Source records -
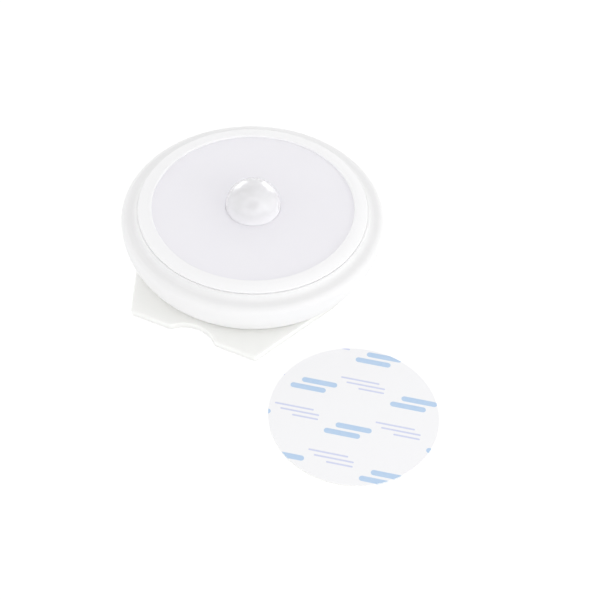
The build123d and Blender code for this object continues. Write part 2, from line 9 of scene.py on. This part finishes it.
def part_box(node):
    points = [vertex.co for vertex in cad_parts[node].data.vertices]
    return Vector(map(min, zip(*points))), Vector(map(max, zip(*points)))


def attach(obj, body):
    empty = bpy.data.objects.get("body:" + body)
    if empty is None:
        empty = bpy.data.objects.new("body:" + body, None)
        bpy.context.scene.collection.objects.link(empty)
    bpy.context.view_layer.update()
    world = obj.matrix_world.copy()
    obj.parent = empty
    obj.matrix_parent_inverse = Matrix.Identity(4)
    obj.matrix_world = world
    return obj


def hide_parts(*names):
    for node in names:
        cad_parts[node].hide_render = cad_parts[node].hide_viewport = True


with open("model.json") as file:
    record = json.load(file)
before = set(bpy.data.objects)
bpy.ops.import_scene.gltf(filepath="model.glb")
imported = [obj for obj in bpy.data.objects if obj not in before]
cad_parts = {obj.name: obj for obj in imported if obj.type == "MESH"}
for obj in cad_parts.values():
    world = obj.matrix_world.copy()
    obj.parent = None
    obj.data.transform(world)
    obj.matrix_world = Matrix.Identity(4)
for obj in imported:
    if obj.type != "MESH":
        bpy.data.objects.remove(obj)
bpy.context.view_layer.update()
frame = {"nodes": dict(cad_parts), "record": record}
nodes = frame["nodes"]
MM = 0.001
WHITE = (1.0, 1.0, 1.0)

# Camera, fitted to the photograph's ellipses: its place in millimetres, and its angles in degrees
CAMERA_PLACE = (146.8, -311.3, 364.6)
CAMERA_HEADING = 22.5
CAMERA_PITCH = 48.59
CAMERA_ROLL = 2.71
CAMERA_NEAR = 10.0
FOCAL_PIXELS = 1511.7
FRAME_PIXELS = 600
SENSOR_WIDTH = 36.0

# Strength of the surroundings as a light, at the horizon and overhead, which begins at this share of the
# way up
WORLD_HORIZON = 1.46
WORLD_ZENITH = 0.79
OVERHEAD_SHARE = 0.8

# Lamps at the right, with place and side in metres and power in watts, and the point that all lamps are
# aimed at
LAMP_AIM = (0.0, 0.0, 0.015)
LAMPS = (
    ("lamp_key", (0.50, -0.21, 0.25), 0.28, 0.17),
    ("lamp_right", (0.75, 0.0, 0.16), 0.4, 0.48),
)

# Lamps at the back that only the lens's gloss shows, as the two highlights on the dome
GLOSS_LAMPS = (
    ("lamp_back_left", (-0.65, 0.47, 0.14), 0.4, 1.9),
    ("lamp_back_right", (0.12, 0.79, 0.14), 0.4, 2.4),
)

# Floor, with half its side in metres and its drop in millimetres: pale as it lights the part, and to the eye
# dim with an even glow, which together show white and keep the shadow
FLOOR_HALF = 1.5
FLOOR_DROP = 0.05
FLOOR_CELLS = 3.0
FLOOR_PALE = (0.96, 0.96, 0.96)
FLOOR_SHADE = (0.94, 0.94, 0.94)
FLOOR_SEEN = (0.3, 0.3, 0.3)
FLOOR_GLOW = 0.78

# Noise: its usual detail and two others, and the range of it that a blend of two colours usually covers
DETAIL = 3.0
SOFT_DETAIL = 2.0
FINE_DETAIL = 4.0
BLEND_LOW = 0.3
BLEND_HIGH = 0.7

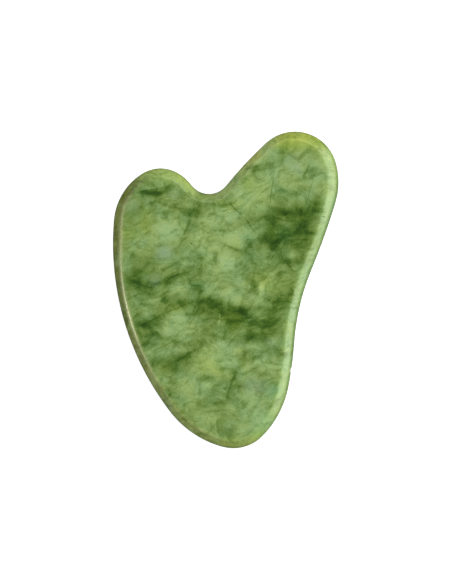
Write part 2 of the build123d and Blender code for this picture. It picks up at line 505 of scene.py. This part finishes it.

What you are asked to do -
Across the material above, count every line holding "nodes" and write down only the number.

In response -
2